La bande à Bela Gölti accroche de grands Black Stars
A la surprise générale, les Libyens réalisent un match courageux et solide face aux Black Stars du Ghana en ouverture de cette XIIIe CAN (2-2). L’équipe est dirigée par un technicien du bloc de l’Est, le Hongrois Bela Göltl. Celle du Ghana par CK Gyamfi, légende vivante en tant que joueur devenu un grand entraîneur, aujourd’hui disparu. Ce qui surprend avec cette Libye, c’est son mental et sa capacité à réagir aux coups d’accélérateur d’un Ghana très joueur. Issawi lui donne l’avantage à la 76e minute (2-1) après qu’elle ait été menée 1-0. Mais elle se fait rejoindre à la 89e.
Deux jours après cette encourageante sortie face au champion 1978 qui est privé de ses expatriés Karim Abdul Razak « Rouquin » -Ballon d’or africain 1978- et Adolf Armah, restés aux Emirats, la Libye reçoit la Tunisie, qui a arraché un nul au Cameroun lors de la 1re journée. Sans autre idée que celle de préparer l’avenir, la sélection tunisienne pilotée par le Polonais Kulesza, et qui compte quand même Tarek Dhiab et Khaled Ben Yahia, baisse pavillon (2-0) devant sa voisine libyenne, qui pratique un « hourra football » débridé comme l’écrira le regretté journaliste tunisien Faouzi Mahjoub dans son ouvrage référence, « Trente ans de Coupe d’Afrique des Nations ».Pour valider son ticket pour le dernier carré, la Libye doit encore sortir le grand jeu pour son troisième match de poule contre les Lions indomptables. Au cours de la rencontre, deux hommes se mettent en valeur : Kouafi, le gardien de but et Issawi, l’avant-centre libyen, vingt deux ans à l’époque, et l’un des tout meilleurs joueurs de l’histoire du foot libyen (90 capes, 40 buts). Le Cameroun est accroché (0-0), mais se qualifie pour les demies en compagnie du pays hôte.

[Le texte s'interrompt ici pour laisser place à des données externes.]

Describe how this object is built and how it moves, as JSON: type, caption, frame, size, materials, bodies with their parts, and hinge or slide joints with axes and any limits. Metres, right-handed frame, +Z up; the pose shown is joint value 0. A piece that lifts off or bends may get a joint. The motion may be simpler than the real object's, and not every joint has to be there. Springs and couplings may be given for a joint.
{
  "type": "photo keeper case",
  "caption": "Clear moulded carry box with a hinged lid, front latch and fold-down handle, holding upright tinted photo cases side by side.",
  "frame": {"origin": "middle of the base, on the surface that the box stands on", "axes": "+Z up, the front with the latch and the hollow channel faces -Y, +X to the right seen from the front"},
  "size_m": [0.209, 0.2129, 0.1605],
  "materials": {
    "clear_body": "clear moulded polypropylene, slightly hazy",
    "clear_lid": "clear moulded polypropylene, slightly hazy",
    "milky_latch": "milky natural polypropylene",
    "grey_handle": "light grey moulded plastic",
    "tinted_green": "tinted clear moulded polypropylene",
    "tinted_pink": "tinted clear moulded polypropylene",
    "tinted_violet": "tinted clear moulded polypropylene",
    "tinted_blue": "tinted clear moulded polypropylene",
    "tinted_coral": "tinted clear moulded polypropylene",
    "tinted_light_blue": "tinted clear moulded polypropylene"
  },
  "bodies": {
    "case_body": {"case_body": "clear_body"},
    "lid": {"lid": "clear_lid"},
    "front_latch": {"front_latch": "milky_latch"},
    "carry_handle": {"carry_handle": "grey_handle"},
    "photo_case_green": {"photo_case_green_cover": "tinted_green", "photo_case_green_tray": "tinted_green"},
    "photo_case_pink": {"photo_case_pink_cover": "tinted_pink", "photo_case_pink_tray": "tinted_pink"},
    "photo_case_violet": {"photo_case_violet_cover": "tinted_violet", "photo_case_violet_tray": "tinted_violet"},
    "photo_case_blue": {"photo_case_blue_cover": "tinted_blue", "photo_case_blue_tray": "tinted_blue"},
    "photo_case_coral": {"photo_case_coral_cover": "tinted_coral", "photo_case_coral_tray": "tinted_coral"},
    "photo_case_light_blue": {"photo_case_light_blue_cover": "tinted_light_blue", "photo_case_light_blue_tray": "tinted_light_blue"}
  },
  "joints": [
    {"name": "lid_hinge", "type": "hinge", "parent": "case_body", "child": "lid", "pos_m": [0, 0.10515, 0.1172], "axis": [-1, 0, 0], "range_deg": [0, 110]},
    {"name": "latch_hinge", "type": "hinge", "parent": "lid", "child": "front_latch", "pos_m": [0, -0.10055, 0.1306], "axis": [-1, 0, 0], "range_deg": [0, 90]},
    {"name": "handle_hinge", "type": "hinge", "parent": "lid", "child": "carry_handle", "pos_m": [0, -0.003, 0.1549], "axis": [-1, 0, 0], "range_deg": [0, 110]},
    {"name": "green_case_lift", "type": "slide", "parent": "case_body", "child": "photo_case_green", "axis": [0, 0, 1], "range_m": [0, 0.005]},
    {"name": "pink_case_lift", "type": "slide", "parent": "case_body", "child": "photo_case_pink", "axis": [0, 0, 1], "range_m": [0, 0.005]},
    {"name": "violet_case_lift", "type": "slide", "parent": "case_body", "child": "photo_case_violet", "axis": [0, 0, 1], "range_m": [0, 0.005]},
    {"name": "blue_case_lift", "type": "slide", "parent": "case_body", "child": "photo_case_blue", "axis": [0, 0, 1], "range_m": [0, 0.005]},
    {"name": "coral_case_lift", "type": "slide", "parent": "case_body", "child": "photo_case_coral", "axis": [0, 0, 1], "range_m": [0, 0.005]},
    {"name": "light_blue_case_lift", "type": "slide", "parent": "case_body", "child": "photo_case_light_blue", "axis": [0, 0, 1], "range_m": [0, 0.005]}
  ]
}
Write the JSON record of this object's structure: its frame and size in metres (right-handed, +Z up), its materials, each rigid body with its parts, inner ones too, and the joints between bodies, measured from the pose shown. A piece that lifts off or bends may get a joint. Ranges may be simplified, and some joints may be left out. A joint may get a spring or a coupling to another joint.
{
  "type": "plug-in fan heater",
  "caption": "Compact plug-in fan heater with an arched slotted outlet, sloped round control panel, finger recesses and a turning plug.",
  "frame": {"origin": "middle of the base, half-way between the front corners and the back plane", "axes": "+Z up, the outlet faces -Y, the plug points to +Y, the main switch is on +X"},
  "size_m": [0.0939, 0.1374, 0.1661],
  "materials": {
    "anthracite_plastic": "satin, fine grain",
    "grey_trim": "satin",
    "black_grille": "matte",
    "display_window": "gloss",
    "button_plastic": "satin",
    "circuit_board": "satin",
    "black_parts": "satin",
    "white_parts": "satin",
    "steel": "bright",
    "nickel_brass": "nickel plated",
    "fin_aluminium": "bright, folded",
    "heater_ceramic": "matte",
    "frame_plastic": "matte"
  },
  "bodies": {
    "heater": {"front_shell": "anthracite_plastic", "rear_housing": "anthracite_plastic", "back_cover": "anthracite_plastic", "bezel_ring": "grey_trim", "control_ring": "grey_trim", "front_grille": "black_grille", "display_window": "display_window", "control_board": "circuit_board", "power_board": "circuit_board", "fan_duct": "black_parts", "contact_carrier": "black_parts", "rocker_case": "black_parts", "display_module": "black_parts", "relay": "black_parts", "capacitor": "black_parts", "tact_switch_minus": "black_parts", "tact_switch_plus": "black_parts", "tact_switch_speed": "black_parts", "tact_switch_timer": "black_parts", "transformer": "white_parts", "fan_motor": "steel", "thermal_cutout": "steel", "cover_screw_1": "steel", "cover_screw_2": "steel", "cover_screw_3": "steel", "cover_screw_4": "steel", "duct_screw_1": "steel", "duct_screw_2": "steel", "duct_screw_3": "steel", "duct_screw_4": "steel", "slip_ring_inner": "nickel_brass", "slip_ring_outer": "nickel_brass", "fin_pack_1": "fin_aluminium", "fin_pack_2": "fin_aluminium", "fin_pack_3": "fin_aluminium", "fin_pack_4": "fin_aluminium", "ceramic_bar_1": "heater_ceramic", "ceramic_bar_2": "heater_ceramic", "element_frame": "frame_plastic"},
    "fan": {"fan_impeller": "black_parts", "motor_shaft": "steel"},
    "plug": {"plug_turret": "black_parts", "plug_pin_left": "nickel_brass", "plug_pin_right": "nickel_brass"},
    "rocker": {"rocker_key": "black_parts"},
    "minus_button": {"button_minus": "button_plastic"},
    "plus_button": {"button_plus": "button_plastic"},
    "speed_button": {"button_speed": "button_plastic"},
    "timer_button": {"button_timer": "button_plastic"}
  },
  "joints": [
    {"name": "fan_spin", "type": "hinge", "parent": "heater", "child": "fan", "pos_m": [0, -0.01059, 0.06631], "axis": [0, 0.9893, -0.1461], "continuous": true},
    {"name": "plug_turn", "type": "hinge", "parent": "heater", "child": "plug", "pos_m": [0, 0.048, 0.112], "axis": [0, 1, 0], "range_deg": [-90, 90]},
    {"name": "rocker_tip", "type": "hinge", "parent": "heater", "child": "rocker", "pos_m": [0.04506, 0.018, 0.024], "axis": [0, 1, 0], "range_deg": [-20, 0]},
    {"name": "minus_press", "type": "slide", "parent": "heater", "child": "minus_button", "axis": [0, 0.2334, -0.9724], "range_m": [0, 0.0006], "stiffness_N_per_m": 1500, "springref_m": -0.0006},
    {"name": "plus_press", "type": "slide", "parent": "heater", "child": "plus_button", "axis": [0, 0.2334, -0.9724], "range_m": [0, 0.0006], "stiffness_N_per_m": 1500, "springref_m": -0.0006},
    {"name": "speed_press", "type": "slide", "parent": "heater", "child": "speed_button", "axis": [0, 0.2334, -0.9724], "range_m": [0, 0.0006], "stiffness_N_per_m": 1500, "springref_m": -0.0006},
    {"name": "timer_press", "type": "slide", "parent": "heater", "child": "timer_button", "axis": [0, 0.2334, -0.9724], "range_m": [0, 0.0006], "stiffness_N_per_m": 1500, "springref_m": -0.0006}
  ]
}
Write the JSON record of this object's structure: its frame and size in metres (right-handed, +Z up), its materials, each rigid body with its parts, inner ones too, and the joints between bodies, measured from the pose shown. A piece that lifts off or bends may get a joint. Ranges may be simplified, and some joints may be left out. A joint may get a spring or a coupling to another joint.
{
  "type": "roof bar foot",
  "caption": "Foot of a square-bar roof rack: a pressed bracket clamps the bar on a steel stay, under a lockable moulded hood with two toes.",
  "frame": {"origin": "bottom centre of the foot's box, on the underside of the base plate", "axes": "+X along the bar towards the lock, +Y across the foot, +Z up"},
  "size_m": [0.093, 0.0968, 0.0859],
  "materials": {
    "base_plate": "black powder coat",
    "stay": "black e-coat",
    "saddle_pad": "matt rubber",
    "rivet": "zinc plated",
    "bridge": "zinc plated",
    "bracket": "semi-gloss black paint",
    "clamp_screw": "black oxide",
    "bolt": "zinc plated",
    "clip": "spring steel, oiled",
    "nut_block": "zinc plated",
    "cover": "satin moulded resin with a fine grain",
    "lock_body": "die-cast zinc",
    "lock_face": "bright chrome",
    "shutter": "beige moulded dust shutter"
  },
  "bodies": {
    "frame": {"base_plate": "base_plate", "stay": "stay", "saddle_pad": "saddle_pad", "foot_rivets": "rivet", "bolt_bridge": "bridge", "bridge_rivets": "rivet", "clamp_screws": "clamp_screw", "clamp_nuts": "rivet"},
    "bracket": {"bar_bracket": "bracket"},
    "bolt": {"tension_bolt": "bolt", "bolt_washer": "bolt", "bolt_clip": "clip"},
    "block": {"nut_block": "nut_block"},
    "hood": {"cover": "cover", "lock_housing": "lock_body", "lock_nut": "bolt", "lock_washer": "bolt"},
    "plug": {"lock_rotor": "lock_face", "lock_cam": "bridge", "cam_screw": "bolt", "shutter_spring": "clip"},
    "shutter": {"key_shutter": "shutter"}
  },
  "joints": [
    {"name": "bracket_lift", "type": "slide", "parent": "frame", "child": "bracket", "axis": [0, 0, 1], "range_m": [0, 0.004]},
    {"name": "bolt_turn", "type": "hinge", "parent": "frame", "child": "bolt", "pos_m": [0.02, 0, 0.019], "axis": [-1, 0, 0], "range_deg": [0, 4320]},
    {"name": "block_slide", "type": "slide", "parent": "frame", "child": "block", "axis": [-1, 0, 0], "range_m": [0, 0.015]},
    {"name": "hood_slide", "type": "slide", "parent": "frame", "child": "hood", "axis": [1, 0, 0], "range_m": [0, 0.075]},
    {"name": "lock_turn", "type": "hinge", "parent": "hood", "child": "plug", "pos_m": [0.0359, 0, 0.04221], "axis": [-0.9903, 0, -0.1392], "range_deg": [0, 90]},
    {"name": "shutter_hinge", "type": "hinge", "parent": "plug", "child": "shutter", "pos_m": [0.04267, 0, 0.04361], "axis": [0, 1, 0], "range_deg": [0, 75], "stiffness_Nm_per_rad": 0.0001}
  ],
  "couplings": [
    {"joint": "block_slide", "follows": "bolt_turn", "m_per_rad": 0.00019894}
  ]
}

De son côté, l’Algérie mondialiste boucle son groupe avec aisance : deux victoires et un nul, juste devant de surprenants Zambiens. C’est eux qui vont donner la réplique à la Libye en demie, tandis que l’Algérie sera opposée au Ghana où brille un petit jeune prometteur, Abedi Ayew, dit Pelé.En demie, dans son fief de Tripoli, la Libye continue son bonhomme de chemin et écarte la Zambie (2-1) grâce à un nouveau but de son arrière latéral gauche Beshari, qui en inscrira trois au total dans cette CAN. De son côté, l’Algérie a succombé au Ghana (3-2) après prolongation. La déception est immense chez les Fennecs, dont la CAN était l’ultime répétition dans une compétition, avant une série de matches amicaux. Les Black Stars, eux, savourent. C’est qu’ils n’auraient jamais dû participer à cette CAN, pour des raisons politiques puisque le régime ghanéen était jusqu’alors en froid avec Kadhafi. Mais le coup d’état militaire du 31 décembre 1981 a finalement permis à l’équipe de se préparer puis de disputer le tournoi. Et les voilà en passe de gagner une quatrième CAN, après 1963, 1965 et 1978.
Faouzi Issawi désigné meilleur joueur du tournoi
Dans l’hebdomadaire France Football, le journaliste Gérard Dreyfus révèle comment la Libye, en partant de rien, a monté une sélection nationale qui tenait la route : « La Libye, depuis trois ans, s’est mise en réserve de la république du football. Prônant le sport de masse, elle s’est désintéressée de l’élite. Il a fallu qu’elle organise l’épreuve pour qu’elle bâtisse à la hâte une équipe nationale »… Parvenus en finale quinze jours après s’être affrontés au 1er tour (2-2), Ghanéens et Libyens se sont retrouvés à Tripoli pour une revanche promise aux Black Stars, montés en puissance.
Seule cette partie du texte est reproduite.